Another trend is the growing importance of platform accountability. Enterprises want cloud flexibility without losing operational resilience, audit support, or architectural clarity. That is pushing the market toward more explicit managed service models, stronger API-first integration patterns, and deployment choices that balance standardization with dedicated governance. For partners, the ability to package ERP, managed cloud, and industry expertise into a coherent service offering will become a stronger differentiator than infrastructure ownership alone.
Executive Conclusion
There is no universal winner in finance ERP deployment. Self-hosted, private cloud, hybrid cloud, managed cloud, and SaaS platforms each serve valid enterprise needs. The right choice depends on how the organization values control, how much operational responsibility it can sustain, how quickly it needs to change, and how rigorously it manages governance and integration.

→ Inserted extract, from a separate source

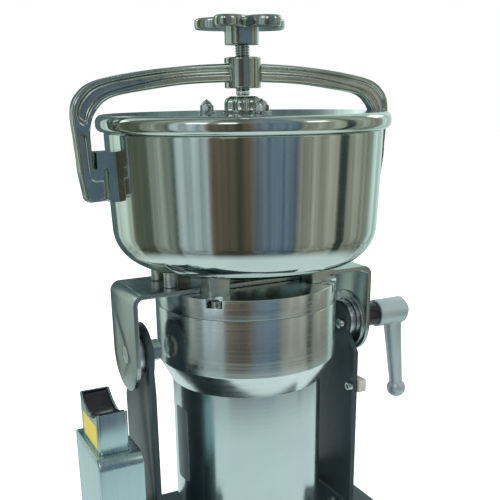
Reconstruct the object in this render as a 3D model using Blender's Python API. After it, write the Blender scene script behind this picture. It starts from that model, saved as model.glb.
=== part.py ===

For most enterprises, the most important shift is from infrastructure-centric thinking to business capability thinking. If direct platform control does not create measurable finance value, it may simply consume resources that should be focused on process improvement, compliance, analytics, and growth. If managed cloud is selected, it should be because it improves accountability, agility, and resilience without compromising governance. If self-hosted or private cloud is selected, it should be because the organization can genuinely operate that model at enterprise standard.
Executive teams should choose the deployment model that best supports finance transformation over the next several years, not the one that feels most familiar today. The strongest outcomes come from disciplined TCO analysis, realistic capability assessment, clear responsibility mapping, and an architecture that supports extensibility, security, and long-term modernization.